Born in Wabowden, Manitoba, Shlachetka spent her childhood helping her father, a pilot for Cross Lake Air Service Ltd, refuel and maintain his aircraft. In 2005 she obtained her pilot’s license and worked for Skyward Aviation and Perimeter Aviation, facing many challenges including being grounded by a heart condition. Finally, in 2011 she was hired as a medevac pilot for Missinippi Airways, Manitoba’s first indigenous-owned airline.

Digging deeper

This Women’s History Month, learn more about these—and other—female aviation heroes. Our gift shop has great books about female aviation heroes.

‘Lady on a Pedestal’ by Gordon Bartsch details the true story of Dawn Bartsch who earned the right to fly the Big Dipper in northern Canada during the Klondike gold rush route as captain.

‘Air-Crazy’ by Elizabeth Gillan Muir features many female Canadian aviators, including some of the ones outlined above. It tells stories of their courage and determination in seeking to advance Canadian aviation.

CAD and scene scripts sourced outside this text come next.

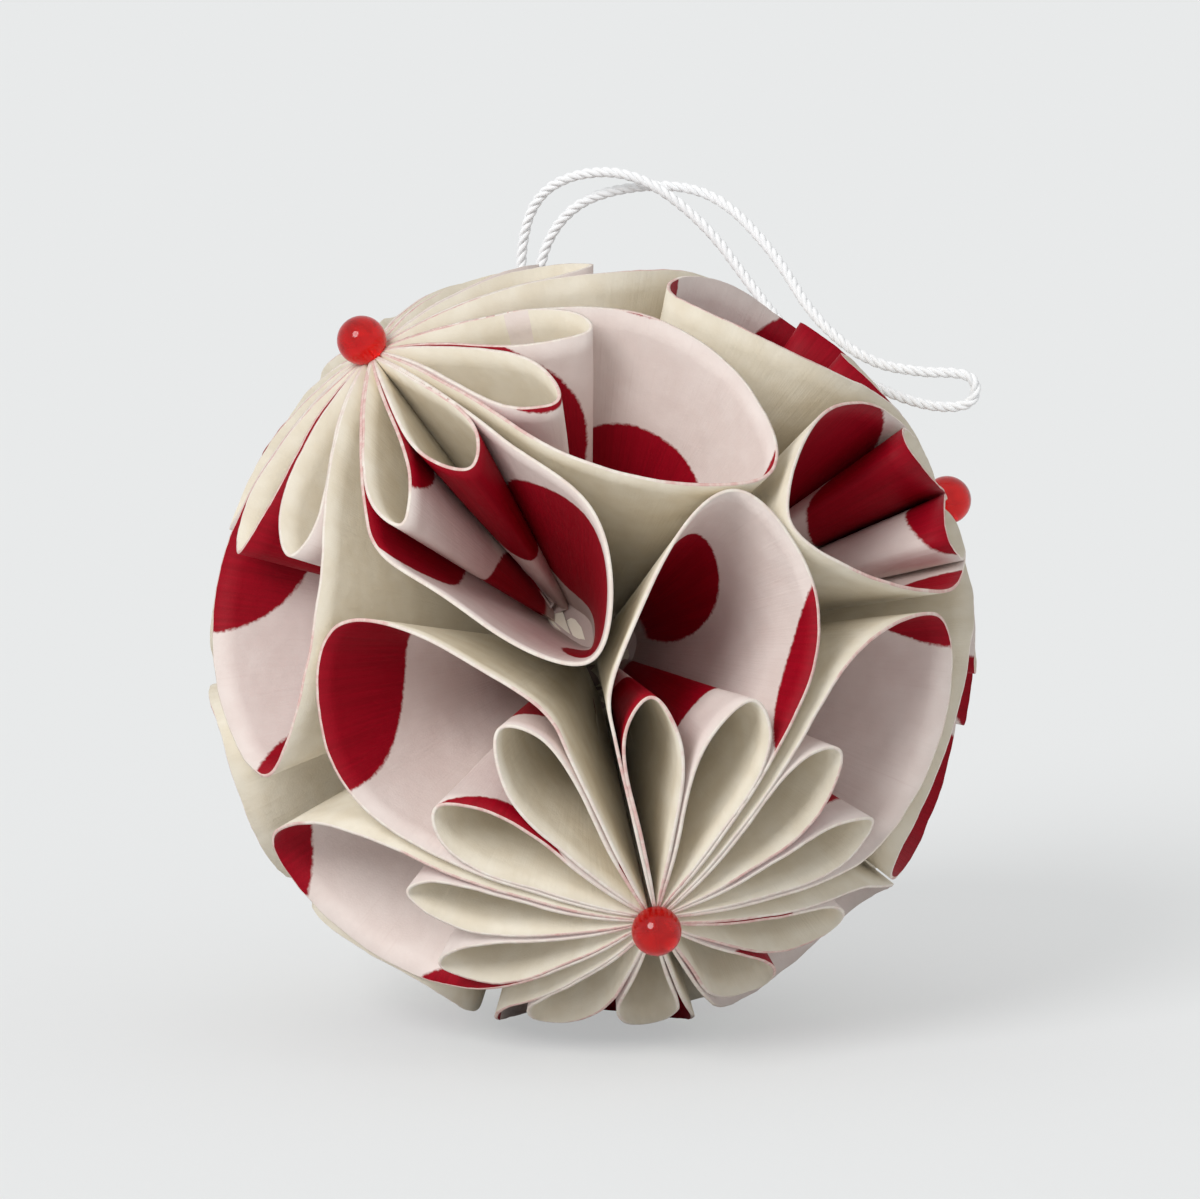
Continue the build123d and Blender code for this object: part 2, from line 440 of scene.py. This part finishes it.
def insetOutline(root, points, inset):
    ring = [np.array(root, float)] + [np.array(p, float) for p in points] + [np.array(root, float)]
    moved = []
    for i in range(1, len(ring) - 1):
        if i == 1:
            along = unit(ring[1] - ring[0])
        elif i == len(ring) - 2:
            along = unit(ring[-1] - ring[i])
        else:
            along = unit(ring[i + 1] - ring[i - 1])
        moved.append(ring[i] + np.array([-along[1], along[0]]) * inset)
    return moved


def petalRim(shape, lengths, pinches):
    turn, reach, lean, halfWidth = shape
    beadLine = -math.tan(math.radians(petalSettings["middle"]))
    rootX = -math.tan(math.radians(petalSettings["middle"] - petalSettings["rootAngle"]))
    gap = petalSettings["foldGap"] / ballRadius
    right, left = [], []
    rows = zip(petalSettings["stations"], petalSettings["widths"], petalSettings["leans"])
    for station, width, shift in rows:
        x = beadLine + station * (reach - beadLine)
        right.append((x, lean * shift - halfWidth * width))
        left.append((x, lean * shift + halfWidth * width))
    outline = right + [(reach, lean)] + left[::-1]
    moved = insetOutline((beadLine, 0), outline, petalSettings["inset"] / ballRadius)
    rightWay = unit(np.array(outline[0]) - (beadLine, 0))
    leftWay = unit(np.array((beadLine, 0)) - outline[-1])
    end = smoothThrough(moved, rightWay, leftWay)
    rightRoot = end[0] + rightWay * (rootX - end[0][0]) / rightWay[0]
    leftRoot = end[-1] + leftWay * (rootX - end[-1][0]) / leftWay[0]

    def straight(a, b, count=14):
        return [a + (b - a) * i / count for i in range(count)]

    def fold(a, b, count=8):
        middle, half = (a + b) / 2, (b - a) / 2
        back = np.array([-abs(half[1]), 0.0])
        return [middle - half * math.cos(math.pi * i / count) + back * math.sin(math.pi * i / count)
                for i in range(count)]

    def loop(side, length, pinch):
        root = rightRoot if side < 0 else leftRoot
        slope = abs(outline[0 if side < 0 else -1][1]) / (outline[0][0] - beadLine)
        widen = slope / loopSettings["usualSlope"]

        def placed(p):
            x = beadLine + (p[0] - beadLine) * length
            centre = loopSettings["tip"][1] * (p[0] - beadLine) / loopSettings["length"]
            return np.array((x, side * (p[1] + (centre - p[1]) * pinch) * widen))

        outerRoot = np.array([rootX, root[1] - side * gap])
        innerRoot = np.array([rootX, side * gap / 2])
        outer = [placed(p) for p in loopSettings["outer"]]
        inner = [placed(p) for p in loopSettings["inner"]]
        points = [outerRoot] + outer + [placed(loopSettings["tip"])] + inner + [innerRoot]
        line = smoothThrough(points, unit(outer[0] - outerRoot), unit(innerRoot - inner[-1]), 14)
        return line if side > 0 else line[::-1]

    leftLoop, rightLoop = loop(1, lengths[0], pinches[0]), loop(-1, lengths[1], pinches[1])
    path = straight(rightRoot, end[0]) + list(end[:-1]) + straight(end[-1], leftRoot)
    path += fold(leftRoot, leftLoop[0]) + list(leftLoop[:-1])
    path += fold(leftLoop[-1], rightLoop[0]) + list(rightLoop[:-1])
    path += fold(rightLoop[-1], rightRoot)
    return np.array(path)


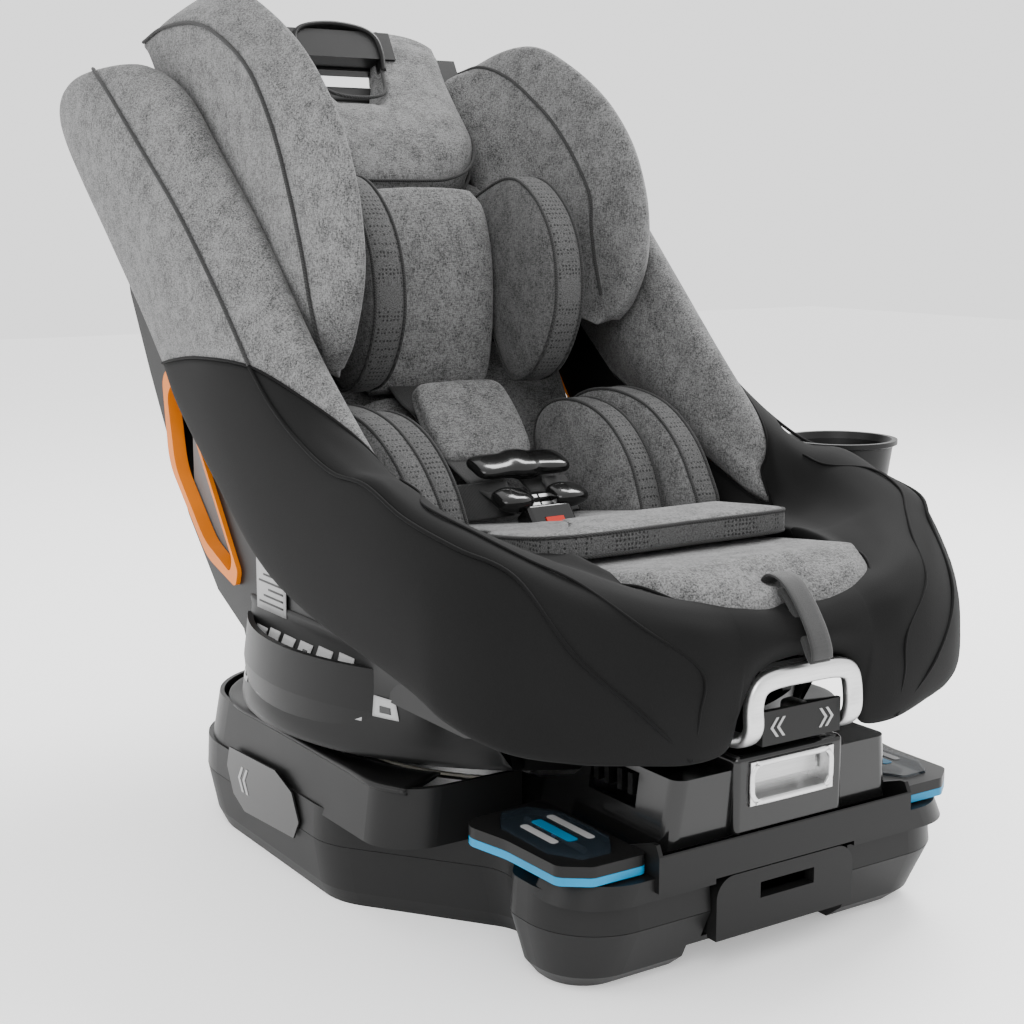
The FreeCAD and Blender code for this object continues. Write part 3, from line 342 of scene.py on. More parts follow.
def mesh_object(name, verts, faces, look, smooth=True):
    """An object from points in millimetres and faces, its normals turned outwards."""
    mesh = bpy.data.meshes.new(name)
    mesh.from_pydata([tuple(v * MM) for v in verts], [], faces)
    bm = bmesh.new()
    bm.from_mesh(mesh)
    bmesh.ops.remove_doubles(bm, verts=bm.verts, dist=1e-6)
    bmesh.ops.recalc_face_normals(bm, faces=bm.faces)
    bm.to_mesh(mesh)
    bm.free()
    mesh.polygons.foreach_set("use_smooth", [smooth] * len(mesh.polygons))
    obj = bpy.data.objects.new(name, mesh)
    bpy.context.scene.collection.objects.link(obj)
    mesh.materials.append(MAT[look])
    return obj


def ring_faces(rings, size, closed=False, start=0):
    """Quads between neighbouring rings of points; the last ring meets the first where it is closed."""
    faces = []
    for i in range(rings if closed else rings - 1):
        a, b = start + i * size, start + (i + 1) % rings * size
        faces += [(a + k, a + (k + 1) % size, b + (k + 1) % size, b + k) for k in range(size)]
    return faces


def headings(path, closed=False):
    """Each point of a path with its direction."""
    count = len(path)
    for i, p in enumerate(path):
        before = path[i - 1] if closed or i else p
        after = path[(i + 1) % count] if closed or i + 1 < count else p
        yield p, (after - before).normalized()


def skin(name, stations, look, along=6, around=5):
    """A closed skin through rings of control points, the same number in each ring."""
    count = len(stations[0])
    columns = [catmull([Vector(s[k]) for s in stations], along, False) for k in range(count)]
    rings = [catmull([column[i] for column in columns], around, True) for i in range(len(columns[0]))]
    size = len(rings[0])
    verts = [v for ring in rings for v in ring]
    faces = ring_faces(len(rings), size)
    for at, ring in ((0, rings[0]), (len(rings) - 1, rings[-1])):
        hub = len(verts)
        verts.append(sum(ring, Vector()) / size)
        faces += [(at * size + k, at * size + (k + 1) % size, hub) for k in range(size)]
    return mesh_object(name, verts, faces, look)


def tube(name, points, radius, look, closed=False, steps=6, sides=8):
    """A round cord along a smooth line: piping on a seam."""
    path = catmull([Vector(p) for p in points], steps, closed)
    verts = []
    normal = None
    for p, heading in headings(path, closed):
        if normal is None:
            normal = heading.orthogonal().normalized()
        normal = (normal - heading * normal.dot(heading)).normalized()
        side = heading.cross(normal)
        for k in range(sides):
            a = 2 * math.pi * k / sides
            verts.append(p + (normal * math.cos(a) + side * math.sin(a)) * radius)
    return mesh_object(name, verts, ring_faces(len(path), sides, closed), look)


RIBBON_SECTION = [(-0.5, 0), (-0.44, 0.5), (0, 0.5), (0.44, 0.5), (0.5, 0), (0.44, -0.5), (0, -0.5),
                  (-0.44, -0.5)]


def ribbon(name, points, width, thickness, look, across=Vector((1, 0, 0)), steps=8):
    """A flat strap along a smooth line, rounded at its edges."""
    path = catmull([Vector(p) for p in points], steps, False)
    stations = []
    for p, heading in headings(path):
        side = (across - heading * across.dot(heading)).normalized()
        up = side.cross(heading).normalized()
        stations.append([p + side * (u * width) + up * (v * thickness) for u, v in RIBBON_SECTION])
    return skin(name, stations, look, along=1, around=2)


def on_back(x, out, up):
    """A point by its distance out of the back's plane and up along it."""
    s, c = math.sin(BACK_ANGLE), math.cos(BACK_ANGLE)
    return Vector((x, BITE.y + up * s - out * c, BITE.z + up * c + out * s))


def done(obj, body, *nodes, look=None, pad=None):
    """Rides on a body and replaces CAD nodes; its look is not used."""
    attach(obj, body)
    if nodes:
        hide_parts(*nodes)
    return obj


def piped(name, points, body, radius=1.5, look="piping", closed=False, steps=6):
    """Piping or a sewn line that rides with a cover."""
    return done(tube(name, points, radius, look, closed=closed, steps=steps), body, look=look)


# ---------------------------------------------------------------- cover of the bucket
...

Authored by Shirley Render, ‘No Place for a Lady’ is “the first book ever written about Canada’s women pilots.”

Aviation communities and scholarships

The recent ‘Girls in Aviation Day’ event hosted at our museum showed us how much enthusiasm there is among young women for aviation and aerospace-related careers. Unfortunately, cost can be a barrier for many. Flight training and training for complementary professions do not come cheap.

Thankfully, several organizations offer scholarships for these careers. This past year, Women in Aviation International (WAI) awarded nearly $500,000 in scholarships.

The Canadian 99s is another organization that offers scholarships for student pilots. And Air Canada funds the Captain Judy Cameron Scholarship which targets young women in pursuit of non-traditional aviation careers.

This October, we salute these women—and others—who have opened doors and created opportunities for those who come before them. Happy Women’s History Month!